Thursday, May 19, 2005

THE POIGNANCY OF COMING ACROSS DISCARDED PHILOSOPHICAL JARGON IN THE DOLLAR BIN OF THE USED BOOKSTORE

"[T]here are rare occasions when we experience an overwhelming awareness, not of *things* that are possible, but pure possibility *qua* possibility, nameless and unincorporated. It neither springs from nor is directed at a particular hope or despair in our life experience. We cannot pin it down except to say that what we are feeling is the presence of infinite possibility which is not directed *from*, *toward*, or *for-the-sake-of* anything.

"The possible in this manifestation fills us with apprehensiveness in the encounter; it seems unsafe, threatening, even diabolical. It is like Mephistopheles in Goethe's *Faust*, presenting itself as more primeval than Being itself. It is a nothingness restless with stirring intimations of being, a belabored womb from which being itself is to be cast out. Like one whose foot is slipping off the edge of a precipice, we feel ourselves falling headlong into a void. We draw back, grasping for any handhold we can get seeking refuge and protection in the limits or boundaries of reason.

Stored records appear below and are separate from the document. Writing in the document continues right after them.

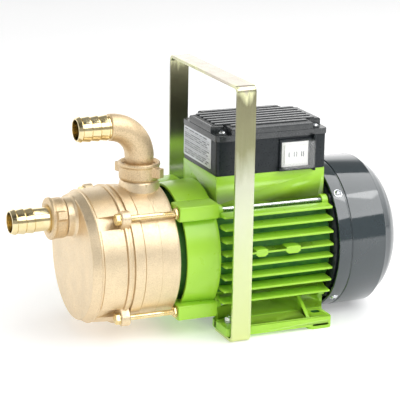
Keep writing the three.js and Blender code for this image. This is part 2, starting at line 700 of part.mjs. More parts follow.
function handleBolt(side) {
  const at = strapBoltAt(side);
  const foot = 0.2; // the bolt's end stays clear of the ground
  return join(rod('z', at, foot, 2.6, 3, FACETS.screw), rod('z', at, foot, 19, HANDLE.bolt, FACETS.screw));
}

function handleNut(side) {
  const at = strapBoltAt(side);
  const washerTop = FOOT.top + 1.7;
  return cut(
    join(hexagon('z', at, washerTop, washerTop + 4.9, 10), rod('z', at, FOOT.top + GAP, washerTop, 6.2)),
    rod('z', at, 0, 30, HANDLE.bolt + GAP, FACETS.screw),
  );
}

// ---------------------------------------------------------------- terminal box
const lidScrewPlaces = () => [BOX.front + LID_SCREW.inset, BOX.rear - LID_SCREW.inset].flatMap((x) =>
  [-1, 1].map((side) => [x, side * (BOX.half - LID_SCREW.insetY)]));

function terminalBox() {
  const b = BOX;
  const r = ROCKER;
  const screwRod = (low, high, radius) => lidScrewPlaces().map(([x, y]) =>
    rod('z', [x, y, 0], low, high, radius, FACETS.screw));
  const outer = prism(roundedRectangle(b.front, b.rear, -b.half, b.half, 3), 'z', b.bottom, b.rim);
  const [x0, x1] = [b.front + b.wall, b.rear - b.wall];
  const room = roundedRectangle(x0, x1, -b.half + b.wall, b.half - b.wall, 2);
  const inner = prism(room, 'z', b.bottom + 3, b.rim + 1);
  const posts = screwRod(b.bottom + 1, b.rim, 4.6);
  const holes = screwRod(b.rim - 16, b.rim + 1, LID_SCREW.radius + GAP);
  const switchWindow = block(
    [r.x - WINDOW.half, r.x + WINDOW.half],
    [-b.half - 1, -b.half + 4],
    [r.z - WINDOW.halfHeight, r.z + WINDOW.halfHeight],
  );
  const wireway = rod('z', [WIREWAY.x, 0, 0], b.bottom - 1, b.bottom + 4, WIREWAY.radius);
  const gland = rod('x', GLAND_AT, b.rear - 5, b.rear + 2, GLAND_RADIUS + GAP, FACETS.small);
  return cut(join(cut(outer, inner), ...posts), switchWindow, wireway, gland, ...holes);
}

function boxLid() {
  const b = BOX;
  const low = b.rim + 1 + GAP;
  const lip = 1.2;
  const rim = roundedRectangle(b.front - lip, b.rear + lip, -b.half - lip, b.half + lip, 3.5);
  const plate = prism(rim, 'z', low, low + 3);
  const corner = 17;
  const raised = prism([
    [b.front + corner, -b.half + 1], [b.rear - corner, -b.half + 1],
    [b.rear - corner, -b.half + corner], [b.rear - 1, -b.half + corner],
    [b.rear - 1, b.half - corner], [b.rear - corner, b.half - corner],
    [b.rear - corner, b.half - 1], [b.front + corner, b.half - 1],
    [b.front + corner, b.half - corner], [b.front + 1, b.half - corner],
    [b.front + 1, -b.half + corner], [b.front + corner, -b.half + corner],
  ], 'z', low + 2, b.lidTop - 1.4);
  const length = [b.front + corner + 2, b.rear - corner - 2];
  const ribs = Array.from({ length: 7 }, (_, i) => {
    const y = (i - 3) * 10.6;
    return block(length, [y - 2.6, y + 2.6], [b.lidTop - 2, b.lidTop]);
  });
  const holes = lidScrewPlaces().map(([x, y]) =>
    rod('z', [x, y, 0], low - 1, low + 4, LID_SCREW.radius + GAP, FACETS.screw));
  const under = block(length, [-b.half + 4, b.half - 4], [low - 1, b.lidTop - 4]);
  return cut(join(plate, raised, ...ribs), under, ...holes);
}

function lidGasket() {
  const b = BOX;
  const ring = roundedRectangle(b.front + 0.4, b.rear - 0.4, -b.half + 0.4, b.half - 0.4, 2.6);
  const hole = roundedRectangle(b.front + 2.6, b.rear - 2.6, -b.half + 2.6, b.half - 2.6, 2).reverse();
  return prism(ring, 'z', b.rim + GAP, b.rim + 1, [hole]);
}

function lidScrew([x, y]) {
  const seat = BOX.rim + 4.3 + GAP;
  return join(
    rod('z', [x, y, 0], seat, seat + 2.4, LID_SCREW.head, FACETS.small),
    rod('z', [x, y, 0], BOX.rim - 12, seat + 1, LID_SCREW.radius, FACETS.screw),
  );
}

function cableGland() {
  const { rear } = BOX;
  return cut(
    join(
      rod('x', GLAND_AT, rear - 6, rear + 8, GLAND_RADIUS, FACETS.small),
      hexagon('x', GLAND_AT, rear + GAP, rear + 5, 19),
      rod('x', GLAND_AT, rear + 5, rear + 13, 9, FACETS.small),
    ),
    rod('x', GLAND_AT, rear - 8, rear + 16, 4.2, FACETS.small),
  );
}

function switchFrame() {
  const s = SWITCH;
  const y0 = -BOX.half - s.proud;
  const outer = block([s.front, s.rear], [y0, -BOX.half - GAP], [s.bottom, s.top]);
  const height = [s.bottom + 3.2, s.top - 4.6];
  const opening = block([s.front + 4, s.rear - 1.4], [y0 - 1, -BOX.half + 1], height);
  return cut(outer, opening);
}

function splashCover() {
  const s = SWITCH;
  const [x0, x1] = [s.front + 4.3, s.rear - 1.7];
  const [z0, z1] = [s.bottom + 3.5, s.top - 4.9];
  const shell = block([x0, x1], [-BOX.half - 8.6, -BOX.half - GAP], [z0, z1]);
  const hollow = block([x0 + 1.2, x1 - 1.2], [-BOX.half - 7.4, -BOX.half + 1], [z0 + 1.2, z1 - 1.2]);
  return cut(shell, hollow);
}

// The rocker turns about a vertical pin, so its face is two shallow flats that meet over the pin.
function rocker() {
  const r = ROCKER;
  const half = r.length / 2;
  const face = r.pivotY - 3.2;
  return prism([
    [r.x - half, face - 1.6], [r.x, face], [r.x + half, face - 1.6], [r.x + half - 1.5, face + 4.5],
    [r.x + 4, r.pivotY + 6], [r.x - 4, r.pivotY + 6], [r.x - half + 1.5, face + 4.5],
  ], 'z', r.z - r.height / 2, r.z + r.height / 2);
}

// ---------------------------------------------------------------- assembly
const { castBrass, machinedBrass, greenPaint, blackGloss, blackSatin } = material;
const { yellowZinc, brightZinc, steel, copper, rubber, resin, ceramic } = material;

// A round piece on the shaft axis; a hollow one has an inner radius.
const onShaft = (from, to, radius, inner = 0) => rod('x', shaftAt, from, to, radius, FACETS.ring, inner);

addPiece('front_cover', frontCover(), castBrass);
addPiece('rear_casing', rearCasing(), castBrass);
addPiece('suction_hose_tail', suctionTail(), machinedBrass);
const gasket = (axis, at, from, thick) =>
  rod(axis, at, from, from + thick, GASKET.radius, FACETS.ring, GASKET.bore);
const { nutFront, nutRear } = SUCTION;
const { nutBottom, nutTop } = DISCHARGE;
const suctionGasket = gasket('x', suctionAt, nutFront + 6, GASKET.suctionThick);
const suctionNut = unionNut('x', suctionAt, nutRear, nutFront, NUT_TURN.suction, TAIL.root + 0.6);
const dischargeGasket = gasket('z', dischargeAt, nutTop - 8.7, GASKET.dischargeThick);
const dischargeNut = unionNut('z', dischargeAt, nutBottom, nutTop, NUT_TURN.discharge, 15.9);
addPiece('suction_gasket', suctionGasket, rubber);
addPiece('suction_nut', suctionNut, castBrass);
addPiece('discharge_gasket', dischargeGasket, rubber);
addPiece('discharge_nut', dischargeNut, castBrass);
addPiece('discharge_elbow', dischargeElbow(), castBrass);
CORNERS.forEach((corner, i) => addPiece(`casing_bolt_${i + 1}`, casingBolt(corner), yellowZinc));

addPiece('jet_nozzle', jetNozzle(), machinedBrass);
addPiece('venturi_tube', venturiTube(), resin);
addPiece('diffuser', diffuser(), resin);
addPiece('impeller', impeller(), machinedBrass);
addPiece('impeller_nut', impellerNut(), steel);
addPiece('seal_head', onShaft(SEAL.headFront, SEAL.headRear, SEAL.headRadius, SHAFT.radius + GAP), steel);
addPiece('seal_seat', onShaft(SEAL.seatFront, SEAL.seatRear, SEAL.seatRadius, SHAFT.radius + 1), ceramic);
addPiece('shaft', shaft(), steel);

const bearing = (from, to, radius) => onShaft(from, to, radius, SHAFT.radius + GAP);
const winding = (from, to) => onShaft(from, to, WINDING.outer, WINDING.inner);
const stator = rod('x', shaftAt, CORE.front, CORE.rear, MOTOR.bore - GAP, FACETS.drum, CORE.gapOuter);
addPiece('motor_bracket', motorBracket(), greenPaint);
addPiece('motor_housing', motorHousing(), greenPaint);
addPiece('front_bearing', bearing(BEARING.frontStart, BEARING.frontEnd, BEARING.frontRadius), steel);
addPiece('rear_bearing', bearing(BEARING.rearStart, BEARING.rearEnd, BEARING.rearRadius), steel);
addPiece('stator_core', stator, steel);
addPiece('front_winding', winding(WINDING.front, CORE.front - GAP), copper);
addPiece('rear_winding', winding(CORE.rear + GAP, WINDING.rear), copper);
addPiece('rotor_core', onShaft(CORE.front, CORE.rear, CORE.gapInner, SHAFT.coreRadius + GAP), steel);
addPiece('rear_shield', rearShield(), blackSatin);
CORNERS.forEach((corner, i) => addPiece(`motor_tie_rod_${i + 1}`, tieRod(corner), brightZinc));
addPiece('cooling_fan', coolingFan(), resin);
addPiece('fan_cover', fanCover(), blackGloss);
CORNERS.forEach((corner, i) => addPiece(`cover_screw_${i + 1}`, coverScrew(corner), brightZinc));

const can = CAPACITOR;
const capacitor = rod('x', [0, can.y, can.z], can.front, can.rear, can.radius, FACETS.ring);
const terminals = block([24, 62], [-26, -10], [BOX.bottom + 3.3, BOX.bottom + 15]);
const nameplate = block([BOX.front - NAMEPLATE.proud, BOX.front - GAP], NAMEPLATE.y, NAMEPLATE.z);
addPiece('terminal_box', terminalBox(), blackSatin);
addPiece('lid_gasket', lidGasket(), rubber);
addPiece('box_lid', boxLid(), blackSatin);
lidScrewPlaces().forEach((place, i) => addPiece(`lid_screw_${i + 1}`, lidScrew(place), brightZinc));
addPiece('capacitor', capacitor, blackSatin);
addPiece('terminal_block', terminals, material.whitePlastic);
addPiece('cable_gland', cableGland(), blackSatin);
addPiece('switch_frame', switchFrame(), blackSatin);
addPiece('splash_cover', splashCover(), material.clearPlastic);
addPiece('rocker', rocker(), material.whitePlastic);
addPiece('nameplate', nameplate, material.label);

addPiece('handle_strap', handleStrap(), yellowZinc);
[-1, 1].forEach((side, i) => {
  addPiece(`handle_bolt_${i + 1}`, handleBolt(side), brightZinc);
  addPiece(`handle_nut_${i + 1}`, handleNut(side), brightZinc);
});

export default pump;
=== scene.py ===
"""Shallow well jet pump: the finely modelled pieces, their finishes, the studio and the camera.

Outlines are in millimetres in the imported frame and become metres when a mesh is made.
"""

import json
import random
from math import atan2, cos, hypot, pi, radians, sin
from types import SimpleNamespace as Sizes

import bmesh
import bpy
from mathutils import Euler, Matrix, Vector


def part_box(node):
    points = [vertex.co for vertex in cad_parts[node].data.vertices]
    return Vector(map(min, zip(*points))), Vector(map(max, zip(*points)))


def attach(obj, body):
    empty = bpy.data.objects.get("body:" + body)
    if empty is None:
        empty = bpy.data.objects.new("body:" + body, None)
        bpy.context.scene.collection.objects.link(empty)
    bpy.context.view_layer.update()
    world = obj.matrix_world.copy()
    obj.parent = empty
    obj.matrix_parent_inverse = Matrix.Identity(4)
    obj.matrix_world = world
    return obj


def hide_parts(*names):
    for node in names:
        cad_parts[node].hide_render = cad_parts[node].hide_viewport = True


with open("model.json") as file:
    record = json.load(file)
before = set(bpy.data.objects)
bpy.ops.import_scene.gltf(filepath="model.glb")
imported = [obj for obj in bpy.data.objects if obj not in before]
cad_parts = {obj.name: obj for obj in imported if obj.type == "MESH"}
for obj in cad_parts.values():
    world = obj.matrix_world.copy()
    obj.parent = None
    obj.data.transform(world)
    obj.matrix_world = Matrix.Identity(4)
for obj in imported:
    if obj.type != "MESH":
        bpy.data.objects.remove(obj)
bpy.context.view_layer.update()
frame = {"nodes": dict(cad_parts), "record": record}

# ---- driving dimensions
MM = 0.001
ROOT = "pump_body"


def span(node, axis):
    """Lowest and highest coordinate of a CAD node along an axis, in millimetres."""
    low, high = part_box(node)
    index = "XYZ".index(axis)
    return low[index] / MM, high[index] / MM


SHAFT_Z = sum(span("rotor_core", "Z")) / 2
INLET_Z = sum(span("suction_hose_tail", "Z")) / 2
OUTLET_X = sum(span("discharge_gasket", "X")) / 2
MOUTH_X = span("suction_hose_tail", "X")[0]
OUTLET_MOUTH_X = span("discharge_elbow", "X")[0]
REAR_X = span("fan_cover", "X")[1]
AXIS = (0, 0, SHAFT_Z)
CORNERS = [(-1, 1), (1, 1), (-1, -1), (1, -1)]

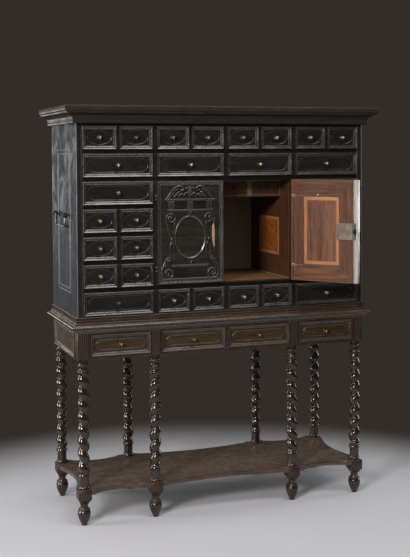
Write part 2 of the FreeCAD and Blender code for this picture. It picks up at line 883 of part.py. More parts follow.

"'Anything is possible' in this sense carries with it the notion that nothing -- absolutely nothing -- *has* to be, and that everything -- absolutely everything -- *can* be." -- “Art & Existentialism” by Arturo B. Fallico, 1962

Of course, this jargon isn’t *completely* discarded; it still lives, in Rockist criticism, with the difference that in Rockism (and here’s my objection), the only possible producer in Art or in Life of these moments is Rock, the whole Rock, and nothing but the Rock. A recent example by Jay Babcock, (courtesy Franklin Bruno):

“Rock & roll represents nothing if not the absolute destruction of chains: the sweet-heat moment of dance action; the moving, trembling, deafening vibration of molecules; the mind-body-spirit reaction to being in the presence of culturally-personally-spiritually-aesthetically resonant sounds and songs.”